Thanks, ColbyCornish, for this side-by-side of Tron 1 & 2

For all its flaws, the original Tron had a very nifty idea going for it: software programmers were making programs that actually possessed the personalities of their makers - just like an author's "voice" or photographer's "style" informs their work. These programs did their jobs, and the operation of a computer was actually playing out through conversations and fights between those programs - on a tiny, electronic level.

This was a cool idea. The "deepest" it ever got was the programs' mirroring of the persona of their creators. Which isn't too bad, since this is much the same way that teachers and parents instill us with a mission, rules, ethics, beliefs.

Tron 2 ignores all that, just focusing on some sweet action scenes that it bogs down with zero stakes and awful dialogue. Legacy should've gone all the way and just focused on raw action spectacle with no attempt for depth. It was done so badly, there should've been less to this film.
And, honestly, Sam Flynn-son could've been a decent character, but it's clear that the people who wrote this don't know what to do with... characters. Extra shame should be heaped on Zuse, played by Michael Sheen. Zuse is a rip-off of that annoying French guy from the two Matrix sequels. Even worse, he's mixed in with some of Chris Tucker's Ruby Rod from The Fifth Element. His hammy, over-the-top nuisance factor is so high, I nearly stopped the video.
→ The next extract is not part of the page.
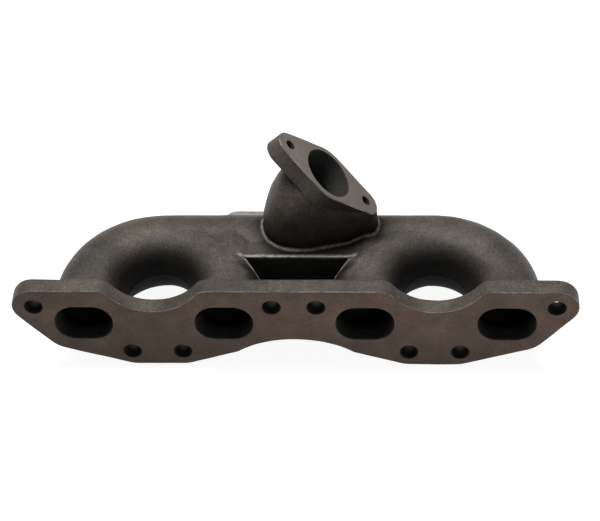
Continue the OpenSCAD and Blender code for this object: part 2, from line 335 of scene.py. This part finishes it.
def low_noise(seed, spacing, amount):
    """Gentle unevenness, as a coarse random block drawn out smoothly over the grid."""
    rng = np.random.default_rng(seed)
    coarse = [int(n * grid.step / spacing) + 4 for n in grid.shape]
    block = rng.standard_normal(coarse).astype(np.float32)
    for axis in range(3):
        at = np.arange(grid.shape[axis]) * grid.step / spacing + 0.5
        i = at.astype(int)
        t = smooth(at - i).astype(np.float32)
        shape = [1, 1, 1]
        shape[axis] = -1
        t = t.reshape(shape)
        block = np.take(block, i, axis) * (1 - t) + np.take(block, i + 1, axis) * t
    return amount * block


def hull_planes(rings):
    bm = bmesh.new()
    for ring in rings:
        for p in ring:
            bm.verts.new(p)
    bmesh.ops.convex_hull(bm, input=bm.verts)
    planes = {tuple(np.round([*f.normal, f.normal.dot(f.verts[0].co)], 4)) for f in bm.faces}
    bm.free()
    middle = np.mean([p for ring in rings for p in ring], axis=0)
    return [p if np.dot(p[:3], middle) < p[3] else tuple(-c for c in p) for p in planes]


def ring(centre, half_x, half_y, lean=0.0, count=40):
    """A closed ellipse of points, leaning towards +X by an angle."""
    out = []
    for i in range(count):
        a = 2 * math.pi * i / count
        u, v = half_x * math.cos(a), half_y * math.sin(a)
        out.append((centre[0] + u * math.cos(lean), log_y + v, centre[1] - u * math.sin(lean)))
    return out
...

The best thing I can say about Tron Legacy is that Daft Punk's score is really, really great; the art design looks excellent as well, but that was pretty much a hand-me-down from the first installment. This was a shallow, hollow, pointless exercise. Unless you just wanna see a world that looks like it's in black light all the time (which is admittedly very cool), I can't recommend this to anyone.